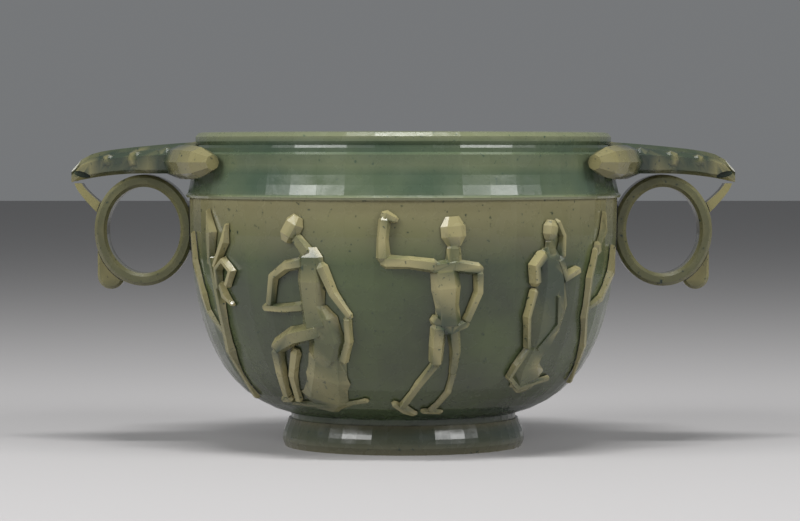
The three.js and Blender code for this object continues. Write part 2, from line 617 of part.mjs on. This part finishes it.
// The left handle is the right one turned half way round, with its climbing arm still at the rear.
for (const [side, turn, facing] of [["right", 0, (s) => s], ["left", Math.PI, mirrorRearFront]]) {
  place(`handle_ring_${side}`, ring, handleGlaze, turn);
  place(`thumb_plate_${side}`, facing(plate), handleGlaze, turn);
  place(`tip_strap_${side}`, tipStrap(), handleGlaze, turn);
  place(`handle_spur_${side}`, handleSpur(), handleGlaze, turn);
}

// Reliefs: the angle is taken from the front of the cup, towards its right-hand handle.
for (const [name, angle, limbs] of [
  ["vine_front", -58, VINE],
  ["seated_figure_front", -25, SEATED],
  ["striding_figure_front", 8, STRIDING],
  ["draped_figure_front", 42, DRAPED],
  ["staff_front", 62, STAFF],
  ["vine_back", 122, VINE],
  ["draped_figure_back", 153, DRAPED],
  ["striding_figure_back", 186, STRIDING],
  ["seated_figure_back", 221, SEATED],
  ["staff_back", 242, STAFF],
]) {
  place(name, relief(angle, limbs, trimToBowl), reliefGlaze);
}

export default cup;
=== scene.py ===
# %% [markdown]
# # A lead-glazed cup with figures in relief
# The cup is fired clay under a green lead glaze. On a real one the glaze runs off high places, where
# the clay shows tan through it, and pools dark in low ones. Finer surfaces could be made over the
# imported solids, but here the solids keep their own shapes and faces, and all the work is in the glaze.

# %% Load the cup
import math

import bpy
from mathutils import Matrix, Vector

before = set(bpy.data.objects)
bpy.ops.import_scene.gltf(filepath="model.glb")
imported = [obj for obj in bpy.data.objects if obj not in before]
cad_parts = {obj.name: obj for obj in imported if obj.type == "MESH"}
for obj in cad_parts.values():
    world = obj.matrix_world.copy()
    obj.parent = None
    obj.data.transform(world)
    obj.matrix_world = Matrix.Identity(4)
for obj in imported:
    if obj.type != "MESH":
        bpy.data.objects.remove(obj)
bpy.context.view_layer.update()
print("pieces:", sorted(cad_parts))

# %% [markdown]
# ## Camera
# The view is from 832 mm in front of the cup's axis and 77 mm above the table, with a long lens. The
# lens length is the distance divided by the picture's scale, 0.262 mm to a pixel at the axis. The
# picture's horizon lies above its middle, and that sets how far the camera looks down.

# %% Camera
CAMERA_DISTANCE = 0.832  # metres from the cup's axis
CAMERA_HEIGHT = 0.0773
CAMERA_SIDE = -0.00086
IMAGE_WIDTH = 800
IMAGE_HEIGHT = 521
HORIZON_ROW = 150  # pixels below the picture's top
FOCAL_PIXELS = 3175
SENSOR_WIDTH = 36.0  # millimetres

camera_data = bpy.data.cameras.new("camera")
camera_data.sensor_width = SENSOR_WIDTH
camera_data.lens = FOCAL_PIXELS / IMAGE_WIDTH * SENSOR_WIDTH
camera = bpy.data.objects.new("camera", camera_data)
look_down = math.atan((IMAGE_HEIGHT / 2 - HORIZON_ROW) / FOCAL_PIXELS)
camera.location = (CAMERA_SIDE, -CAMERA_DISTANCE, CAMERA_HEIGHT)
camera.rotation_euler = (math.pi / 2 - look_down, 0, 0)
bpy.context.scene.collection.objects.link(camera)
bpy.context.scene.camera = camera
bpy.context.scene.view_settings.view_transform = "Standard"
print(f"camera: {camera_data.lens:.1f} mm lens, {math.degrees(look_down):.2f} degrees down")

# %% [markdown]
# ## Glaze
# An image of a glaze would have to be wrapped on every piece. A pattern worked out from the place in
# space needs no wrapping, and runs on from piece to piece. One node group holds what every glazed
# piece shares: broad patches of two greens, fine dark specks, and the tan of thin glaze on edges,
# which Pointiness finds. The group puts out a colour, a roughness and a height.

# %% Glaze group
PATCH_SCALE = 45.0  # noise cells to a metre, here about 22 mm each
SPECK_SCALE = 900.0
GLOSS_SCALE = 160.0
RIPPLE_SCALE = 220.0
PATCH_SPAN = (0.38, 0.66)  # noise values from the body's colour to the pooled one
SPECK_SPAN = (0.66, 0.74)
EDGE_SPAN = (0.51, 0.6)  # pointiness from covered to worn; 0.5 is flat
GLOSS_SPAN = (0.3, 0.7)
ROUGHNESS_SPAN = (0.16, 0.38)


def glaze_group():
    """Patches from broad noise, specks from fine noise, and thin glaze from the pointiness of edges."""
    group = bpy.data.node_groups.new("glaze", "ShaderNodeTree")
    for name in ("Thin", "Body", "Pooled"):
        group.interface.new_socket(name, in_out="INPUT", socket_type="NodeSocketColor")
    group.interface.new_socket("Color", in_out="OUTPUT", socket_type="NodeSocketColor")
    group.interface.new_socket("Roughness", in_out="OUTPUT", socket_type="NodeSocketFloat")
    group.interface.new_socket("Height", in_out="OUTPUT", socket_type="NodeSocketFloat")
    nodes, links = group.nodes, group.links
    inputs = nodes.new("NodeGroupInput")
    outputs = nodes.new("NodeGroupOutput")
    place = nodes.new("ShaderNodeTexCoord")
    geometry = nodes.new("ShaderNodeNewGeometry")

    def noise(scale, detail):
        """Fractal noise on the object's own coordinates."""
        node = nodes.new("ShaderNodeTexNoise")
        node.inputs["Scale"].default_value = scale
        node.inputs["Detail"].default_value = detail
        links.new(place.outputs["Object"], node.inputs["Vector"])
        return node.outputs["Fac"]

    def spread(value, source, target=(0.0, 1.0)):
        """Carries a value from one range to another in a straight line, held at both ends."""
        node = nodes.new("ShaderNodeMapRange")
        ends = zip(("From Min", "From Max", "To Min", "To Max"), (*source, *target))
        for name, number in ends:
            node.inputs[name].default_value = number
        links.new(value, node.inputs["Value"])
        return node.outputs["Result"]

    def mix(share, first, second):
        """Blends two colours: all of the first at 0, all of the second at 1."""
        node = nodes.new("ShaderNodeMix")
        node.data_type = "RGBA"
        links.new(share, node.inputs["Factor"])
        links.new(first, node.inputs["A"])
        links.new(second, node.inputs["B"])
        return node.outputs["Result"]

    patches = spread(noise(PATCH_SCALE, 5.0), PATCH_SPAN)
    specks = spread(noise(SPECK_SCALE, 2.0), SPECK_SPAN)
    edges = spread(geometry.outputs["Pointiness"], EDGE_SPAN)
    body = mix(patches, inputs.outputs["Body"], inputs.outputs["Pooled"])
    worn = mix(edges, body, inputs.outputs["Thin"])
    speckled = mix(specks, worn, inputs.outputs["Pooled"])
    roughness = spread(noise(GLOSS_SCALE, 4.0), GLOSS_SPAN, ROUGHNESS_SPAN)
    links.new(speckled, outputs.inputs["Color"])
    links.new(roughness, outputs.inputs["Roughness"])
    links.new(noise(RIPPLE_SCALE, 6.0), outputs.inputs["Height"])
    return group


GLAZE = glaze_group()
print("glaze group:", len(GLAZE.nodes), "nodes")

# %% [markdown]
# ## One material for each glaze
# The group gives what changes over the surface. What is the same all over, the clear coat and its
# roughness, is set on the shader itself. The ripple of the glaze is a bump, as it is far too low to
# show in an outline.

# %% Glazed material
COAT_WEIGHT = 0.3
COAT_ROUGHNESS = 0.08
RIPPLE_STRENGTH = 0.25
RIPPLE_HEIGHT = 0.0004  # metres


def glazed(name, thin, body, pooled):
    """A glaze of three colours: thin on edges, the body's own, and pooled in patches and specks."""
    material = bpy.data.materials.new(name)
    material.use_nodes = True
    nodes, links = material.node_tree.nodes, material.node_tree.links
    shader = nodes["Principled BSDF"]
    shader.inputs["Coat Weight"].default_value = COAT_WEIGHT
    shader.inputs["Coat Roughness"].default_value = COAT_ROUGHNESS
    group = nodes.new("ShaderNodeGroup")
    group.node_tree = GLAZE
    for socket, color in (("Thin", thin), ("Body", body), ("Pooled", pooled)):
        group.inputs[socket].default_value = (*color, 1.0)
    bump = nodes.new("ShaderNodeBump")
    bump.inputs["Strength"].default_value = RIPPLE_STRENGTH
    bump.inputs["Distance"].default_value = RIPPLE_HEIGHT
    links.new(group.outputs["Color"], shader.inputs["Base Color"])
    links.new(group.outputs["Roughness"], shader.inputs["Roughness"])
    links.new(group.outputs["Height"], bump.inputs["Height"])
    links.new(bump.outputs["Normal"], shader.inputs["Normal"])
    return material


# %% [markdown]
# ## Glazes of the pieces
# The collar is a greyer green and the wall is olive. The reliefs stand up and are rubbed, so they are
# palest, and the handles are darkest.

# %% Give each piece its glaze
HANDLE_WORDS = ("handle_", "thumb_plate_", "tip_strap_")
WALL_GLAZE = glazed("wall_glaze", (0.22, 0.2, 0.1), (0.045, 0.07, 0.025), (0.02, 0.034, 0.018))
COLLAR_GLAZE = glazed("collar_glaze", (0.24, 0.24, 0.13), (0.085, 0.115, 0.065), (0.05, 0.08, 0.05))
FOOT_GLAZE = glazed("foot_glaze", (0.14, 0.13, 0.08), (0.05, 0.06, 0.035), (0.03, 0.045, 0.035))
HANDLE_GLAZE = glazed("handle_glaze", (0.2, 0.18, 0.08), (0.04, 0.055, 0.028), (0.015, 0.026, 0.022))
RELIEF_GLAZE = glazed("relief_glaze", (0.28, 0.25, 0.12), (0.12, 0.125, 0.055), (0.035, 0.05, 0.03))
TURNED_GLAZES = {"bowl": WALL_GLAZE, "rim_collar": COLLAR_GLAZE, "foot_ring": FOOT_GLAZE}

for name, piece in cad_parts.items():
    applied = HANDLE_GLAZE if name.startswith(HANDLE_WORDS) else RELIEF_GLAZE
    finish = TURNED_GLAZES.get(name, applied)
    piece.data.materials.clear()
    piece.data.materials.append(finish)
    print(name, "has", finish.name)

# %% [markdown]
# ## Floor and light
# The cup stands on a flat pale sheet under an even grey sky. Two large lamps light it from the front,
# left and right, and a narrow lamp lights the rim from above. They are kept low, so that a colour
# renders about as it is written.

# %% Floor and world
FLOOR_HALF = 4.0
FLOOR_COLOR = (0.42, 0.41, 0.41, 1)
FLOOR_ROUGHNESS = 0.8
SKY_COLOR = (0.3, 0.31, 0.32, 1)
SKY_STRENGTH = 0.6

corners = [(x * FLOOR_HALF, y * FLOOR_HALF, 0) for x, y in ((-1, -1), (1, -1), (1, 1), (-1, 1))]
floor_mesh = bpy.data.meshes.new("floor")
floor_mesh.from_pydata(corners, [], [(0, 1, 2, 3)])
floor = bpy.data.objects.new("floor", floor_mesh)
bpy.context.scene.collection.objects.link(floor)
pale = bpy.data.materials.new("pale_sheet")
pale.use_nodes = True
pale_shader = pale.node_tree.nodes["Principled BSDF"]
pale_shader.inputs["Base Color"].default_value = FLOOR_COLOR
pale_shader.inputs["Roughness"].default_value = FLOOR_ROUGHNESS
floor_mesh.materials.append(pale)

world = bpy.data.worlds.new("studio")
bpy.context.scene.world = world
world.use_nodes = True
sky = world.node_tree.nodes["Background"]
sky.inputs["Color"].default_value = SKY_COLOR
sky.inputs["Strength"].default_value = SKY_STRENGTH

# %% Lamps
CUP_MIDDLE = (0, 0, 0.045)


def lamp(name, place, width, depth, watts):
    """A rectangular soft lamp at a place, turned to face the cup's middle."""
    data = bpy.data.lights.new(name, "AREA")
    data.shape = "RECTANGLE"
    data.size = width
    data.size_y = depth
    data.energy = watts
    light = bpy.data.objects.new(name, data)
    light.location = place
    to_cup = Vector(CUP_MIDDLE) - Vector(place)
    light.rotation_euler = to_cup.to_track_quat("-Z", "Y").to_euler()
    bpy.context.scene.collection.objects.link(light)
    print(f"{name}: {watts} W, {to_cup.length:.2f} m from the cup")


lamp("left_soft", (-0.7, -0.5, 0.6), width=0.5, depth=0.5, watts=7)
lamp("right_soft", (0.7, -0.5, 0.6), width=0.5, depth=0.5, watts=6)
lamp("top_strip", (0, -0.25, 0.75), width=0.35, depth=0.08, watts=4)

# %% [markdown]
# ## Sizes
# Nothing was added to the solids, so the dressed cup fills the same box as they do.

# %% Sizes and finish
bpy.context.view_layer.update()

........

Only the lines from the first line of the material above through the line that contains "export default cup;" should be quoted, each one exactly.

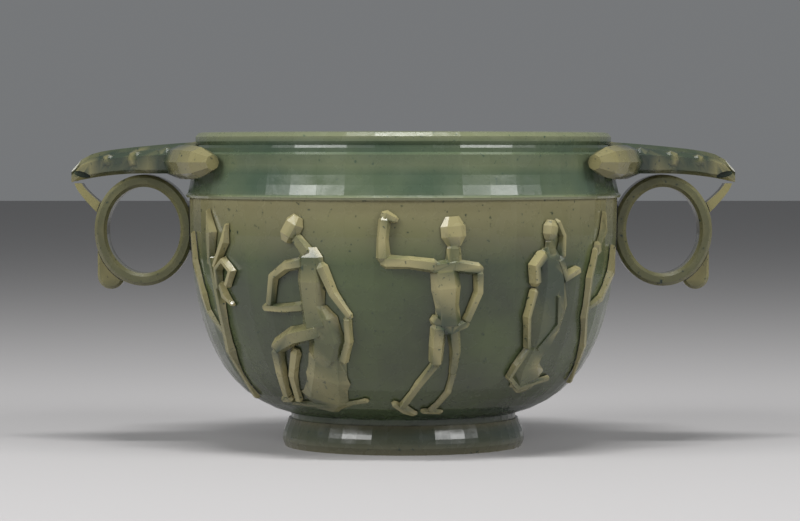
The three.js and Blender code for this object continues. Write part 2, from line 617 of part.mjs on. This part finishes it.
// The left handle is the right one turned half way round, with its climbing arm still at the rear.
for (const [side, turn, facing] of [["right", 0, (s) => s], ["left", Math.PI, mirrorRearFront]]) {
  place(`handle_ring_${side}`, ring, handleGlaze, turn);
  place(`thumb_plate_${side}`, facing(plate), handleGlaze, turn);
  place(`tip_strap_${side}`, tipStrap(), handleGlaze, turn);
  place(`handle_spur_${side}`, handleSpur(), handleGlaze, turn);
}

// Reliefs: the angle is taken from the front of the cup, towards its right-hand handle.
for (const [name, angle, limbs] of [
  ["vine_front", -58, VINE],
  ["seated_figure_front", -25, SEATED],
  ["striding_figure_front", 8, STRIDING],
  ["draped_figure_front", 42, DRAPED],
  ["staff_front", 62, STAFF],
  ["vine_back", 122, VINE],
  ["draped_figure_back", 153, DRAPED],
  ["striding_figure_back", 186, STRIDING],
  ["seated_figure_back", 221, SEATED],
  ["staff_back", 242, STAFF],
]) {
  place(name, relief(angle, limbs, trimToBowl), reliefGlaze);
}

export default cup;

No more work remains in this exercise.